Labour’s Yvette Cooper and unions called on ministers to help try to rescue the sites.

The firm is hoping to secure an emergency cash injection of up to £20 million through a combination of funding from the Government and the private sector but will still need to make the cutbacks even if it succeeds.

Labour’s Yvette Cooper and unions called on ministers to help try to rescue the sites.

Ms Cooper, Shadow Home Secretary and MP for Normanton, Pontefract and Castleford, a neighbouring constituency to Kellingley, said: “I think this is really troubling.

“We have fought many times to keep Kellingley Colliery open before and we’ve always succeeded. But we really need to stand together again at a time when we’ve got jobs at risk but also the whole of the remaining deep mine coal industry at a time when we need jobs but also we need to maintain that diverse energy supply.”

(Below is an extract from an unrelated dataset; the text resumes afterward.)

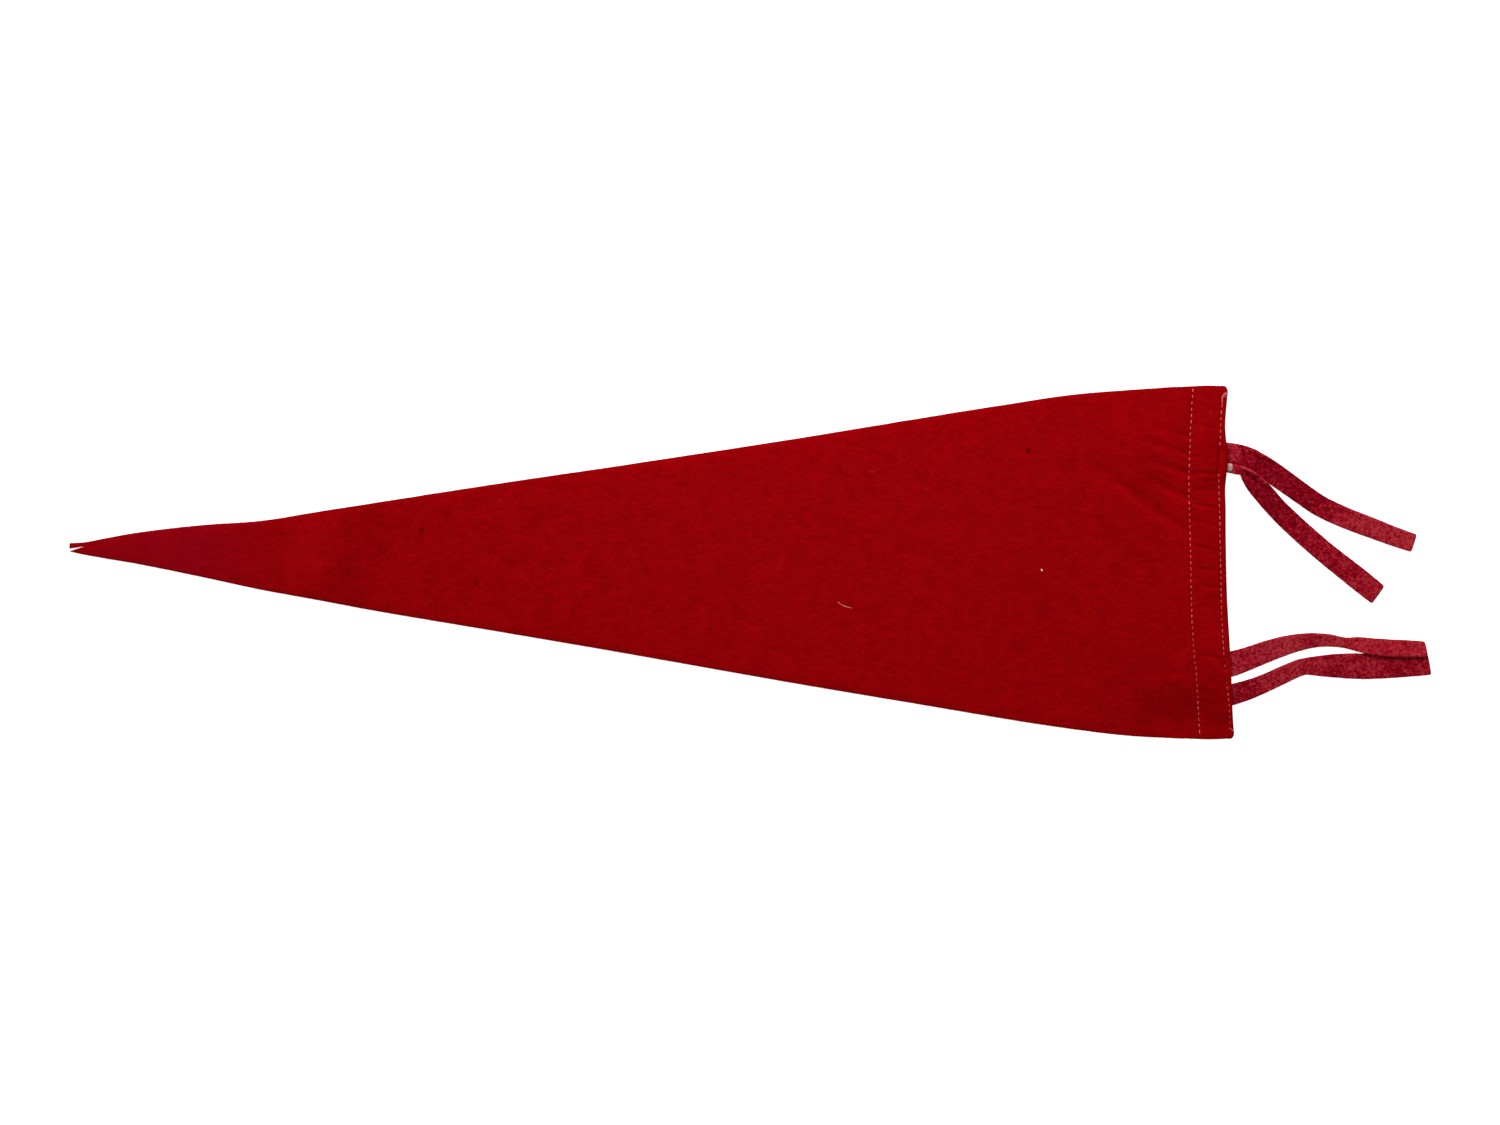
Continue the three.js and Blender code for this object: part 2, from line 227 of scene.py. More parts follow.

The TUC claims the Government will provide a £10 million loan towards the £20 million cost of closing the mines, with a loss of tax and national insurance contributions to the Treasury of around £30 million a year.

It argues that closures will make the UK more dependent on Russian and other foreign-sourced coal, weakening the security of energy supply, and is putting forward an alternative rescue plan which it says will cost £50 million to £60 million

The TUC says it is challenging an argument by the Department for Energy and Climate Change (DECC) that under European rules it cannot provide state aid, and that it has obtained clarification on the issue from the European Commission.

Chris Kitchen, general secretary of the National Union of Mineworkers, said: “There is no economic case for the UK taxpayer to pay more to close pits than to keep them open.

“The commission says there is no obstacle in providing modest help. All it would take to secure thousands of good jobs is a commitment from this Government.”

TUC general secretary Frances O’Grady said: “The Government should back help to keep Britain’s last coal mines open.

“This would be good for jobs, communities and for the environment as such assistance could help drive investment in carbon capture and storage, for which there is a growing international market.”

A DECC spokesman said: “The future of UK Coal is primarily a commercial matter. However, we are in close contact with the company to ensure that Government is kept aware of the challenges they face.”

UK Coal, which provides 4% of the UK’s electricity needs, has been hit by a strong pound and the increasing availability of cheap coal imports - especially from the US, where the shale gas boom has forced producers to find new international markets.

UK Coal is seeking between £10 million and £20 million to carry on operating and is understood to be in advanced talks over the funding, which it hopes to secure in the next few weeks. But this will involve winding down deep-pit operations.